The film itself looks beautiful. Fearless chooses a heightened aesthetic. Its world looks like our world, only cleaner and fresher and somehow more wonderful. In other words, it's the world of story. It's a world in which wire-fu lives alongside the drudgery of planting rice in paddy day after day after day. It's a world that's infused with beauty, and one in which unspeakable things happen to people who deserve only wonder and joy. Even if the whole "Buddha's Journey" thing doesn't appeal to you, even if you could care less about wuxia films, this picture is worth seeing for the joy of looking at it alone.

The action, well, it's wonderful. Choreographer Yuen Wo Ping pulls out all the stops here, letting us see and feel the variations in the fighting styles onscreen and seamlessly blending wire work with practical stunts. The film's fights (or later, competitions) breathe with an organic life of their own, and they're filled with surprises both delightful and heartbreaking. Some of the action beats in Fearless made me laugh - others brought tears to my eyes. From a choreography and dance perspective alone, this thing is phenomenal.

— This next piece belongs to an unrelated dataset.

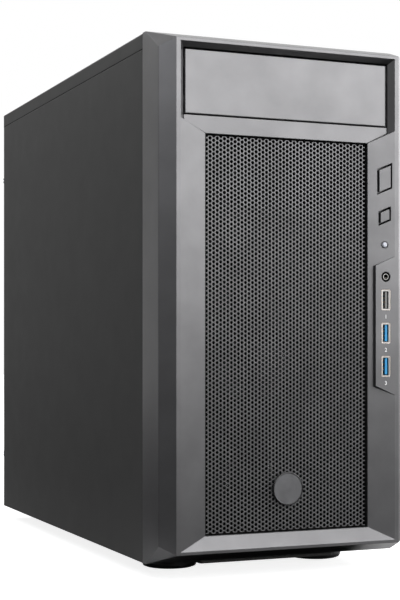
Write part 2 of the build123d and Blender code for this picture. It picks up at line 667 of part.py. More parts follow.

Finally, Fearless is a heartbreaking movie. Having grown up in rural America, I'm not much for bucolic reawakenings. Nevertheless, Fearless made me cry just by showing me a bunch of farmers pausing to stretch their backs in the middle of a hard day of planting. This is a movie that explores a life badly lived, then turns and gives us one lived well. We see this life lived well, and we see the effect it has on the people it touches. It makes me want to live my life better, to touch those around me in a more positive way.

What a wonderful, brilliant movie. In a year filled with outstanding films, Fearless is one of the very best.